From inconvenience to style statement

Perhaps the most striking shift, however, is symbolic. What was once considered clutter has become visible identity.

Celebrities such as Zoë Kravitz, Zendaya, Lily-Rose Depp, Addison Rae, and others have been photographed wearing wired earbuds as part of their everyday aesthetic. The cable, once something to hide, now signals intentionality—an almost deliberate resistance to invisibility.

For a generation that did not grow up with the original iPod era, this is not nostalgia in the strict sense. It is visual language: a way to reference a recent past that feels both familiar and distant.

The wire is not just functional. It is expressive.

Less battery anxiety, fewer failures

There is also a quieter motivation: fatigue.

Wireless earbuds introduced convenience, but also a constant background burden—charging cases, depleted batteries, pairing issues, and occasional disconnections at inconvenient moments. Over time, these small frictions accumulate.

Wired headphones eliminate much of that overhead. No charging cycle. No forgotten case. No sudden loss of connection during a call.

The trade-off is physical limitation: you are tethered. But for some users, that constraint is precisely the point.

Not a replacement, but a coexistence

This is not a rejection of wireless technology. Bluetooth earbuds remain dominant in many contexts, especially for mobility and active use. Instead, the market appears to be settling into a dual system.

Wireless for movement. Wired for focus.

Even manufacturers are adapting. USB-C and Lightning-compatible wired models, often with built-in digital converters, now coexist with traditional 3.5mm designs, making them viable in a post-jack smartphone world.

A broader cultural shift

The return of wired headphones sits within a larger pattern: a renewed interest in physical, repairable, and less disposable technologies.

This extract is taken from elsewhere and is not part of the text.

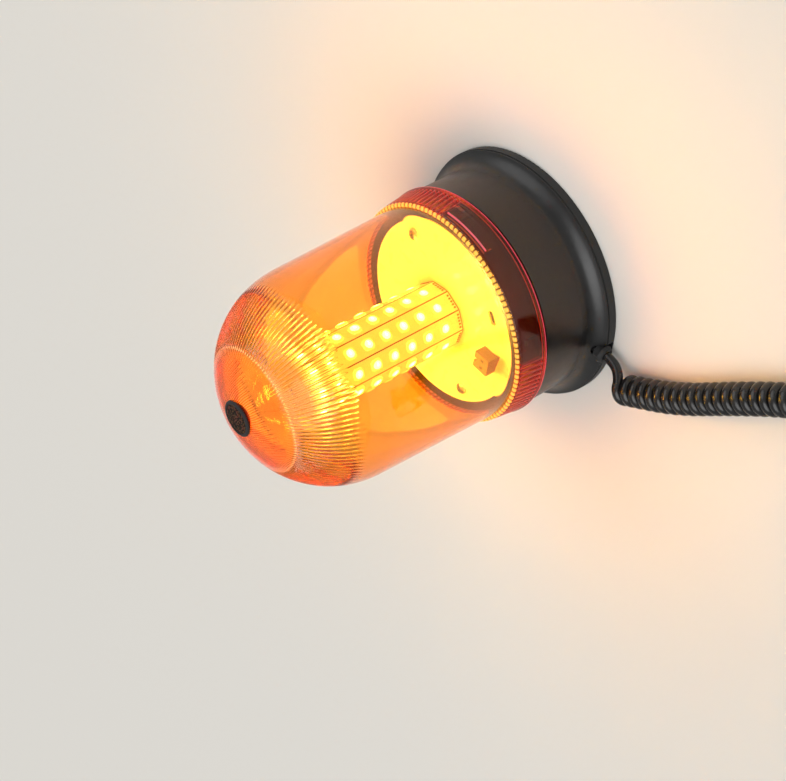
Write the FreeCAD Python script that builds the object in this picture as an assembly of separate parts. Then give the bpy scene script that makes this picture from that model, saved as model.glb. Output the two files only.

From analog media to mechanical devices, consumers—particularly younger ones—are reassessing the value of permanence in an increasingly software-driven environment.

In that context, the cable is no longer just a technical detail. It becomes a statement about control, simplicity, and resistance to constant update cycles.

And so the image of a young person walking down the street with a wire trailing from their ear is no longer an anachronism.

It is a signal that the future of listening may not be entirely wireless after all.